На слове «телевизор» становится совсем невыносимо… Мы смотрим друг на друга и видим расплывающиеся силуэты.
– Да, Катерина, это жизнь… Я дочка его тети. Наши мамы сестры – мы вместе росли. Теперь наш Франческо – вон там. – И она машет куда-то неопределенно за калитку. – В сентябре он уже не вставал. Я отвезла его на почту – в кресле. И сказала: «Франко, что делать-то будем?» Ну и решили про хоспис. Жена подала заявку… Я приходила, навещала. Он вообще хорошо себя чувствовал. Ну, в смысле, не вставал, но не болело ничего. Двадцать восьмого мая мне позвонили. Сказали, приходите – пора.
Она принимается подробно по часам описывать последний день. Но знать это никому не надо.
– Он ушел. Ну, жена прилетела. Мы все сделали как нужно, как положено… – продолжает она с деревенской гордостью, а на глазах слезы. – Ты приходи еще, когда она приедет. Она рада будет. Вот друзья приходили когда – она радовалась.
Жаль, мы ничего о тебе не знали. Мы бы позвонили раньше.
Она записывает телефон. Розовые кусты. Лейка. Разноцветные стены. За калиткой течет поток туристов. Кто-то останавливается – фотографирует.
– А похоронили где?
– Да вон тут – на соседнем острове – на Мадзорбо. Ты не знала, что у нас есть свое кладбище?
– Нет. А как я его там найду?
– Ну войдешь – и сразу налево. И там дальше такой кусок земли – как пустырек, несколько метров, а за ним ряд могил, и вот в следующем – ну как в этом углу, где ведро, – она показывает в угол палисадника.
– А до какого часу открыто?
– До шести. Тебе, наверное, не успеть. Сейчас почти пять с половиной.

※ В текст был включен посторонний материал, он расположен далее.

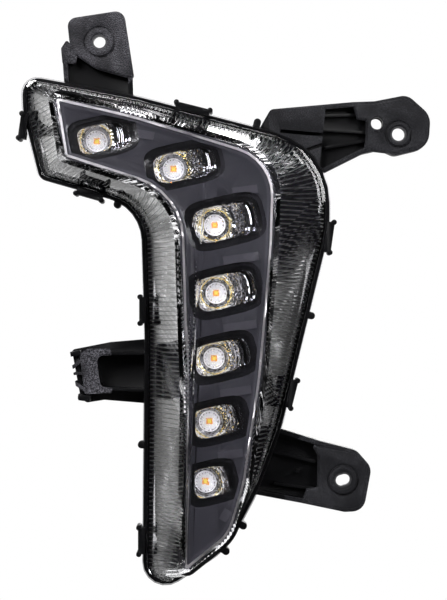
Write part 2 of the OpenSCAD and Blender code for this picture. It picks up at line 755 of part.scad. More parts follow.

– Я успею. Спасибо. Огромное спасибо.
– Да что там, – она машет рукой. – Заходи, когда будешь на Бурано. Я, вообще-то, тут редко бываю. Просто сегодня решила приехать – цветы полить. А так я в Венеции живу – на Фондамента Нуове.
Я тебя всегда кофе напою – так и знай.
Мы почти обнимаемся, но все же в последний миг стесняемся, – и это так и остается – полуобъятием-полурукопожатием.
Я бегу – вот причал – вот причаливают – я в вапоретто. Успею…
Гудок парохода. Длинный, протяжный. Прощальный.
А на следующий день ноги сами несут куда-то по раскаленному городу. Хоспис – «Fatebenefratelli» – действительно через дом от той самой Мадонна-дель’Орто, где звонил колокол. Собиралась постоять-посмотреть и уйти. Но прежде чем успела опомниться, была уже в просторном сводчатом зале при входе. Приют и больница тут еще с XVI века. Думала, что побуду тут под сводами и уйду, но, не успев даже сообразить, что делаю, обнаружила, что уже стою напротив портье, объясняя ему все как есть и спрашивая, как пройти в хоспис.
Меня пустили. Прошла галерею, у сада повернула – лифт. Лязгающий, железный. Поднялась. Помедлила в коридорчике. Голоса. Цветочки. Пластик. ДСП. Синие дверки, желтые стенки. Детсад. Тоска. Все устроено-отлажено. Все такое аккуратное изнутри. Как в шкафу. Дождалась проходящей темнокожей сестры. Латиноамериканка или малайзийка – не разобрала. Она улыбнулась дежурно-приветливо, думала – родственница. Я заговорила, пытаясь сбивчиво объяснить цель своего прихода, которой и сама не знала. Выражение ее лица изменилось.
– Мы не даем информацию о пациентах, – сказала она железным голосом.